EXERCISE MATERIALS
## begin

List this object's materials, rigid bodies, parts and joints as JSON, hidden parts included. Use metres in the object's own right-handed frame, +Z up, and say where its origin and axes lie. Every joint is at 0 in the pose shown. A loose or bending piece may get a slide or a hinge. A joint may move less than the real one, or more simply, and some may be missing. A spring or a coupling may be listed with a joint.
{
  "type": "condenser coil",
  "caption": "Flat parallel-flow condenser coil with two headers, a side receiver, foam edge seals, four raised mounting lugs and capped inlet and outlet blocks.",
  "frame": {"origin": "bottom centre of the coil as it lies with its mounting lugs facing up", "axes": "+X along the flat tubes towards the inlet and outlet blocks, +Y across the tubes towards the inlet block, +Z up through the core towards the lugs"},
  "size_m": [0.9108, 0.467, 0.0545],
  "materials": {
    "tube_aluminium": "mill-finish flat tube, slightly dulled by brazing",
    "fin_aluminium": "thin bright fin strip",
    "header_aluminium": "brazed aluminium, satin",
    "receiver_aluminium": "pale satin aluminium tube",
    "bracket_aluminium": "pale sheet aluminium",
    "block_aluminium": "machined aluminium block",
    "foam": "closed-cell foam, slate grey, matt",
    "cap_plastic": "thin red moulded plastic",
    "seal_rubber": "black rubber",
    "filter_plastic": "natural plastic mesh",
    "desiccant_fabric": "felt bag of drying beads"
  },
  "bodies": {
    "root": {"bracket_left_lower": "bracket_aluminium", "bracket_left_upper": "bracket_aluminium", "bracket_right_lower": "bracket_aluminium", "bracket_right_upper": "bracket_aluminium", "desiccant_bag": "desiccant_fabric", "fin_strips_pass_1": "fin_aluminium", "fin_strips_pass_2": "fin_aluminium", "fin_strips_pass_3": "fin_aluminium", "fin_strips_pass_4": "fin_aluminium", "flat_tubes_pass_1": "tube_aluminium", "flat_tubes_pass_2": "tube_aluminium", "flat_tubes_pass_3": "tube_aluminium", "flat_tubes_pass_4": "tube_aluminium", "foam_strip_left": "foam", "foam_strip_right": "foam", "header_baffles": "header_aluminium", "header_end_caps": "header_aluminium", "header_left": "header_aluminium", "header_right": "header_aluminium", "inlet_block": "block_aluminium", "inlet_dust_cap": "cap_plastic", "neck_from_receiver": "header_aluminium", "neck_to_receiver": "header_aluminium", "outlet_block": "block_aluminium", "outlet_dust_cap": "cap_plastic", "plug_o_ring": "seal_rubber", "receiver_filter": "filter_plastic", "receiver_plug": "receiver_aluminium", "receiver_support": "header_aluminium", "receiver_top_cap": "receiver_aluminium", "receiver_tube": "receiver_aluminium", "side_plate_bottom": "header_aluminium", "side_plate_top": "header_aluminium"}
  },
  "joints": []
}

## end
## begin

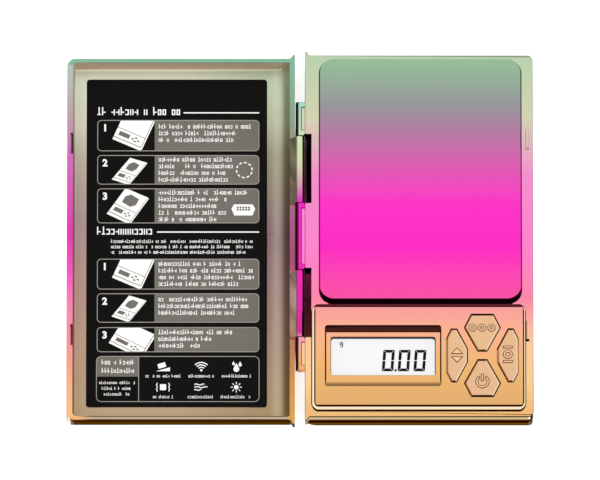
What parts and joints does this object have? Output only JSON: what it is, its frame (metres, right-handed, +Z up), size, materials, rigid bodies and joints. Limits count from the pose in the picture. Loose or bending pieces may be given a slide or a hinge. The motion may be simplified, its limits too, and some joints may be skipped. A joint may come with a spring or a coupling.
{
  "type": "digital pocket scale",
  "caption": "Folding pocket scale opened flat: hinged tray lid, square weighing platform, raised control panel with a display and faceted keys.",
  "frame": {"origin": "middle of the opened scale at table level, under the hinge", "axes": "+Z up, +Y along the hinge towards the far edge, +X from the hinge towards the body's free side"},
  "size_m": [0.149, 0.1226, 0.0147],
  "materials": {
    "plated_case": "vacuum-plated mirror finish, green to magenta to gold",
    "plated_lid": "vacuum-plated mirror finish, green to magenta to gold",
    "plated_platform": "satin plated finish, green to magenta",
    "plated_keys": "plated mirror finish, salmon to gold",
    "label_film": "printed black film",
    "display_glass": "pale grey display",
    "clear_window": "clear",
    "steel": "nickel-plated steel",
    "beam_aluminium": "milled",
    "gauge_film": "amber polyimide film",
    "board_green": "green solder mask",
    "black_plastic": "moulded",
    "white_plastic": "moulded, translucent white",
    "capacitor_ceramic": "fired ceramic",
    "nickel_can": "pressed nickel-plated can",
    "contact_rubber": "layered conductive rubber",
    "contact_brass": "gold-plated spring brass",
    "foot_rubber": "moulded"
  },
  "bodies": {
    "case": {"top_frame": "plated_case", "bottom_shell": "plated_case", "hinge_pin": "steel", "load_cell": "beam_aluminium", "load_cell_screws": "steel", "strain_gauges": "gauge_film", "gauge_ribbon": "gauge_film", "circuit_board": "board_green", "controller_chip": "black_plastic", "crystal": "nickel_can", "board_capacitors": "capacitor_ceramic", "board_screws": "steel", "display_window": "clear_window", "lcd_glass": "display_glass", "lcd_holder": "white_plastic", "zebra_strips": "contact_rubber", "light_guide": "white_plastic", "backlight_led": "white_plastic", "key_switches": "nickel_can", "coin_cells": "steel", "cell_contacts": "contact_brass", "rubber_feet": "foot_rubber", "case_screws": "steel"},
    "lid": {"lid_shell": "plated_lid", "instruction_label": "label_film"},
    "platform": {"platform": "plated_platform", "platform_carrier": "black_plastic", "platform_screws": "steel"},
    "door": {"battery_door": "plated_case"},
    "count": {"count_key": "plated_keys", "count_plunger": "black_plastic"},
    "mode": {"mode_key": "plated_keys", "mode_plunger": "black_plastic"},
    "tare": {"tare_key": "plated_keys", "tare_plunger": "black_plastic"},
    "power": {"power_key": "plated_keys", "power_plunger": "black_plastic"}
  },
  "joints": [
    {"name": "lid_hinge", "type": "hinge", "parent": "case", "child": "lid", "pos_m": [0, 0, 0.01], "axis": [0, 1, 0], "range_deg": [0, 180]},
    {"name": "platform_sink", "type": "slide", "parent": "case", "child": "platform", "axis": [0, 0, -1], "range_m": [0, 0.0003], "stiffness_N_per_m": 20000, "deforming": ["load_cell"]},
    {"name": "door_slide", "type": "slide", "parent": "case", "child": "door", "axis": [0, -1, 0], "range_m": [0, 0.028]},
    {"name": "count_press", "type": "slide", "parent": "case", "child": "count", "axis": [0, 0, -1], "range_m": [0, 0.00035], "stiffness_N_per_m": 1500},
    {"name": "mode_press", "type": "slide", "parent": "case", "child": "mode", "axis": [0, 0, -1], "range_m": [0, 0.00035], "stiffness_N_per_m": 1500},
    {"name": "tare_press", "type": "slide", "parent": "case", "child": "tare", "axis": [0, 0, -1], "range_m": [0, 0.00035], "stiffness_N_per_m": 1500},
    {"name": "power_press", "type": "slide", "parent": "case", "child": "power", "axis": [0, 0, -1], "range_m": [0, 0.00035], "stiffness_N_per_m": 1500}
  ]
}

## end

SHORT EXERCISE
What is the number of lines in the data above that include the word "joints"? Answer with that number only.

RESPONSE
4